I support EPA’s proposal to strengthen our ozone standards. It means a lot to me, but more importantly it means a lot to all the kids with asthma in all our communities.

Jeanette MacNeille

Topsham

College should be free

A feasible solution to the soaring cost of higher education does exist and it would cost billions less than the community college scholarships President Barack Obama is proposing. Supervised testing centers for free online college courses, such as Coursera.org and Edx.org have, would legitamize these courses making them verifiable college credit.

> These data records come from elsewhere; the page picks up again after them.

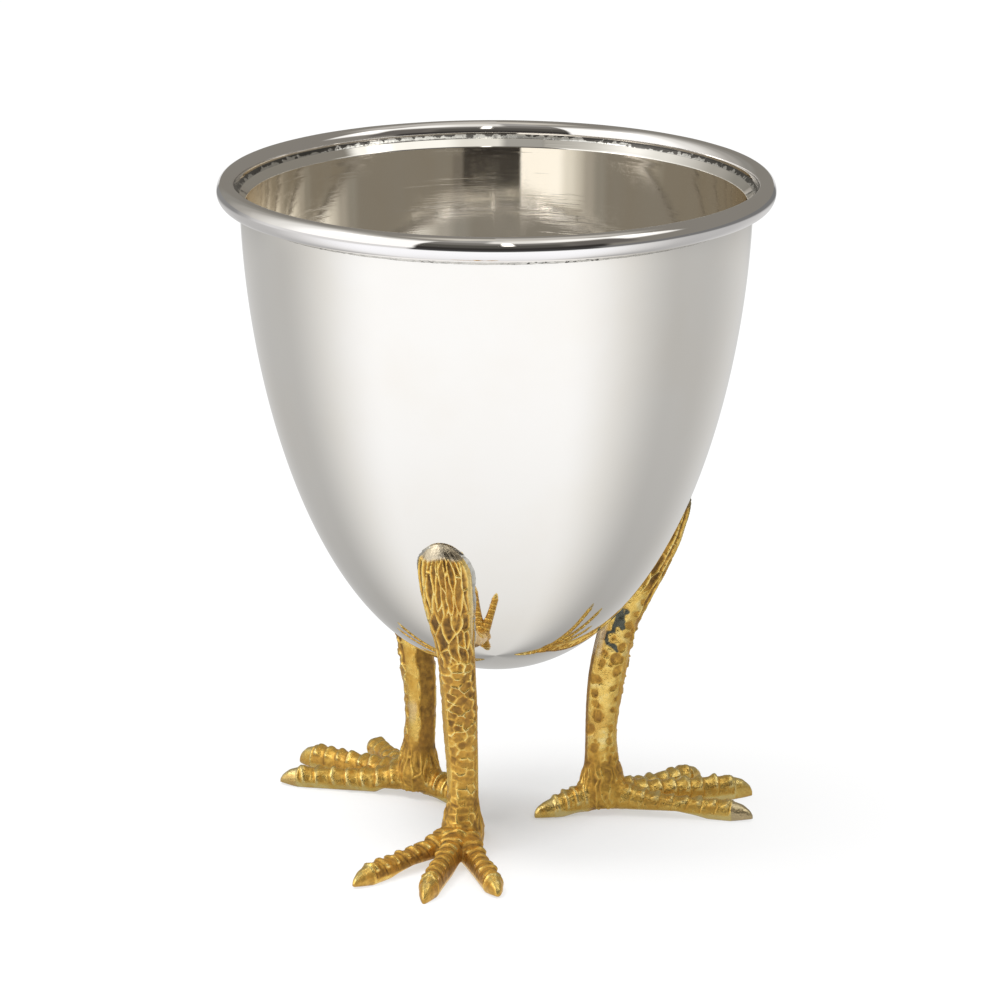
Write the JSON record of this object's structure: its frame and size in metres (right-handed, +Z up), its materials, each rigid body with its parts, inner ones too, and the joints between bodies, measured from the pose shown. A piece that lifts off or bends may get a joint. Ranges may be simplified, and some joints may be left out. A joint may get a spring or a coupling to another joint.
{
  "type": "egg cup",
  "caption": "Egg cup: a deep polished egg-shaped bowl with a rolled rim wire, standing on cast bird's legs with spread toes.",
  "frame": {"origin": "the bowl's axis at the plane that the feet stand on", "axes": "+Z up along the bowl's axis, -Y towards the front leg, +X to the right"},
  "size_m": [0.052, 0.052, 0.0627],
  "materials": {
    "silver": "mirror-polished silver plate",
    "rim_silver": "mirror-polished silver plate",
    "gilding": "gilt casting, ridges polished, recesses matt",
    "solder": "dull grey silver solder"
  },
  "bodies": {
    "root": {"bowl": "silver", "rim_wire": "rim_silver", "rim_solder_seam": "solder", "leg_front": "gilding", "leg_right": "gilding", "leg_left": "gilding", "solder_front": "solder", "solder_right": "solder", "solder_left": "solder"}
  },
  "joints": []
}
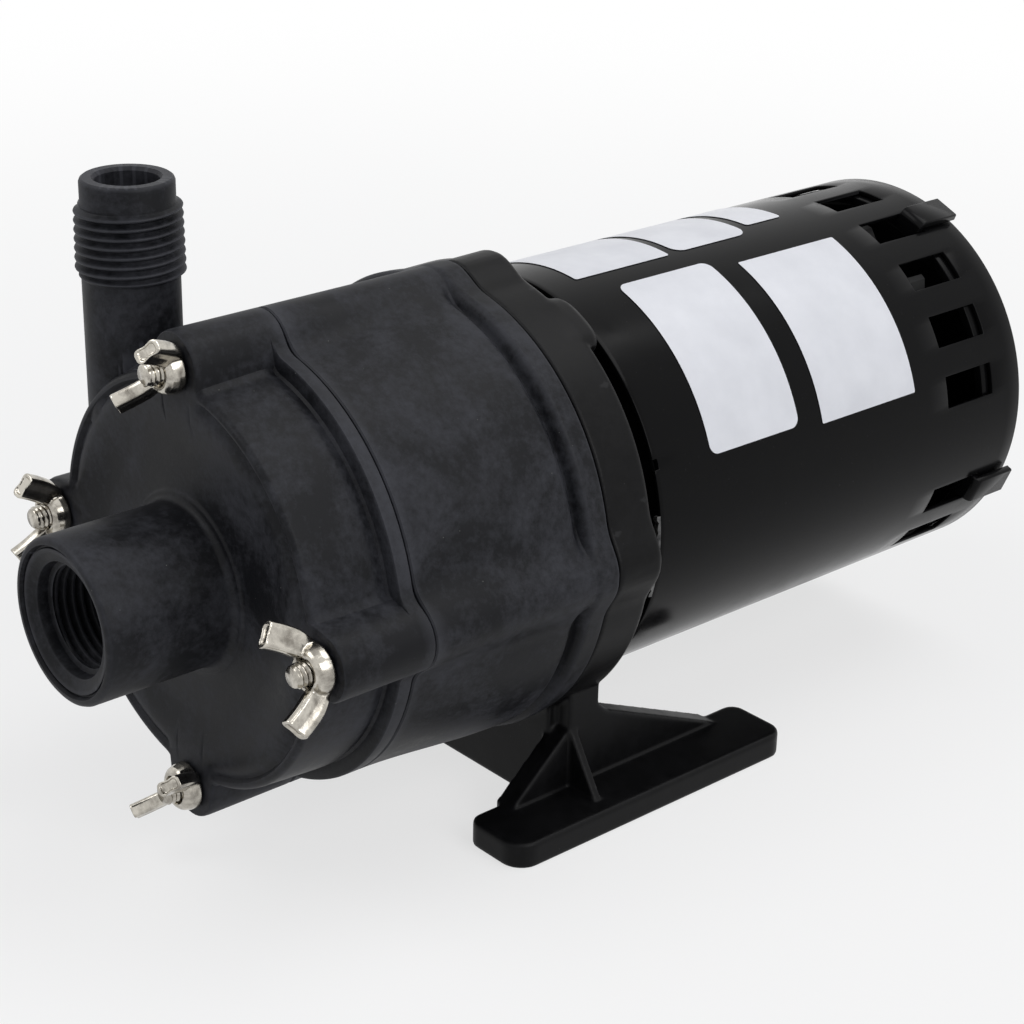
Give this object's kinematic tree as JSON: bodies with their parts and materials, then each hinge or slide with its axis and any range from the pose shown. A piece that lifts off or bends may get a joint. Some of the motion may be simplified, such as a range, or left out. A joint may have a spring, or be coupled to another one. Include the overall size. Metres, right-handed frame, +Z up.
{
  "type": "magnetic drive centrifugal pump",
  "caption": "Close-coupled centrifugal pump with a threaded inlet and upright outlet, wing-nut casing, foot base and fan-cooled cylindrical motor.",
  "frame": {"origin": "on the floor under the shaft line, in the middle of the underside of the base's cross web", "axes": "+Y along the shaft from the inlet to the motor's rear, +Z up, +X to the right seen from the inlet"},
  "size_m": [0.1016, 0.2253, 0.1315],
  "materials": {
    "charcoal_plastic": "satin moulded, glass filled",
    "wet_plastic": "moulded",
    "black_plastic": "satin moulded",
    "seal_rubber": "matte",
    "alumina": "ground ceramic",
    "ferrite": "sintered",
    "bright_steel": "machined",
    "nickel_plate": "nickel plated",
    "gloss_black_paint": "gloss black",
    "lamination_steel": "stacked laminations",
    "enamelled_copper": "enamelled wire"
  },
  "bodies": {
    "pump_frame": {"volute_housing": "charcoal_plastic", "rear_housing": "wet_plastic", "housing_seal": "seal_rubber", "spindle": "alumina", "front_thrust_washer": "alumina", "rear_thrust_washer": "alumina", "motor_bracket": "charcoal_plastic", "mounting_base": "black_plastic", "case_bolt_top": "nickel_plate", "case_bolt_right": "nickel_plate", "case_bolt_bottom": "nickel_plate", "case_bolt_left": "nickel_plate", "motor_screw_1": "bright_steel", "motor_screw_2": "bright_steel", "motor_screw_3": "bright_steel", "motor_screw_4": "bright_steel", "front_end_bell": "gloss_black_paint", "front_bearing": "bright_steel", "motor_shell": "gloss_black_paint", "stator_core": "lamination_steel", "front_winding": "enamelled_copper", "rear_winding": "enamelled_copper", "rear_bearing": "bright_steel", "rear_end_bell": "gloss_black_paint"},
    "motor_rotor": {"motor_shaft": "bright_steel", "rotor_core": "lamination_steel", "cooling_fan": "black_plastic", "fan_clip": "bright_steel", "drive_magnet_cup": "bright_steel", "drive_magnet": "ferrite", "cup_set_screw": "bright_steel"},
    "impeller_rotor": {"impeller": "wet_plastic", "driven_magnet": "ferrite", "magnet_jacket": "wet_plastic"},
    "nut_top": {"wing_nut_top": "nickel_plate"},
    "nut_right": {"wing_nut_right": "nickel_plate"},
    "nut_bottom": {"wing_nut_bottom": "nickel_plate"},
    "nut_left": {"wing_nut_left": "nickel_plate"}
  },
  "joints": [
    {"name": "motor_spin", "type": "hinge", "parent": "pump_frame", "child": "motor_rotor", "pos_m": [0, 0, 0.06], "axis": [0, 1, 0], "continuous": true},
    {"name": "impeller_spin", "type": "hinge", "parent": "pump_frame", "child": "impeller_rotor", "pos_m": [0, 0, 0.06], "axis": [0, 1, 0], "continuous": true},
    {"name": "nut_top_turn", "type": "hinge", "parent": "pump_frame", "child": "nut_top", "pos_m": [0, -0.0688, 0.1037], "axis": [0, 1, 0], "continuous": true},
    {"name": "nut_right_turn", "type": "hinge", "parent": "pump_frame", "child": "nut_right", "pos_m": [0.0437, -0.0688, 0.06], "axis": [0, 1, 0], "continuous": true},
    {"name": "nut_bottom_turn", "type": "hinge", "parent": "pump_frame", "child": "nut_bottom", "pos_m": [0, -0.0688, 0.0163], "axis": [0, 1, 0], "continuous": true},
    {"name": "nut_left_turn", "type": "hinge", "parent": "pump_frame", "child": "nut_left", "pos_m": [-0.0437, -0.0688, 0.06], "axis": [0, 1, 0], "continuous": true}
  ],
  "couplings": [
    {"joint": "impeller_spin", "follows": "motor_spin", "ratio": 1}
  ]
}
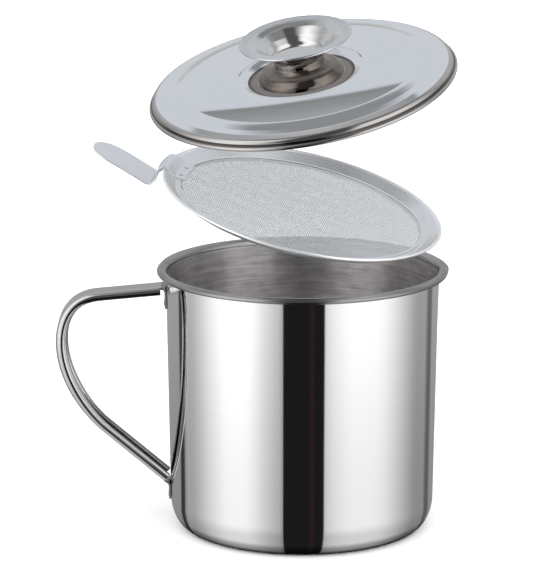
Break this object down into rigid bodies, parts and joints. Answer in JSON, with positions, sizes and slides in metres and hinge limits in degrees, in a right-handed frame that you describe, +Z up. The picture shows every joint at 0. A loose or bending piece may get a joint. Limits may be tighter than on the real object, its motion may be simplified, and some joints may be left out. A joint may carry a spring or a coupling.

Knowledge is hoarded by expensive universities. Education should be free (as most of the industrial world realizes) and testing centers for online courses feasible. At some point they could operate 24 hours and be located all over the place.

Education spending is not money leaving the economy, such as the large portion of the U.S. federal budget that goes to our massive military. (There’s no return on an F-35 fighter jet.) We’re spending more than the next 14 countries combined. How much will cowering from fighting ignorance cost us down the road when could have an educated workforce now?

Knowledge is light and superstition is darkness we should have overcome by now.

Dan Fitzgerald

University of Maine ’93

Providence, Rhode Island

Tourism and wind don’t mix

So Angus King has joined a Senate committee to help Maine’s tourism, through policymaking. His posturing would be laughable if it didn’t indicate how short he thinks our memories are.

King once said, “In the process of rebuilding Maine, we must never compromise the integrity of our environment. It’s not only immoral, it’s bad economics.” As governor, he signed wind power into law, later founded Independence Wind, and his son, Angus S. King III, took a job as vice president for mergers and acquisitions at First Wind.

In 2011, Sen. King’s company received $102 million for development of Record Hill. The loan came through the same stimulus program that funded Solyndra. Shortly after King announced his Senate candidacy, the House Committee on Oversight and Government Reform released a report citing Record Hill as a loan that shouldn’t have happened.

Two days before the report was released, King dropped his association with Record Hill, dumping all of his stock. He told a Maine news outlet the timing was an “amazing coincidence.” It was later revealed that his company received a letter of notification from the committee two days before King sold his stock.

So, King — after reaping financial gain from laws he got passed, by being a leading force behind the destruction of Maine’s wildest, unspoiled places — is going to promote Maine tourism? Who does he think he’s kidding?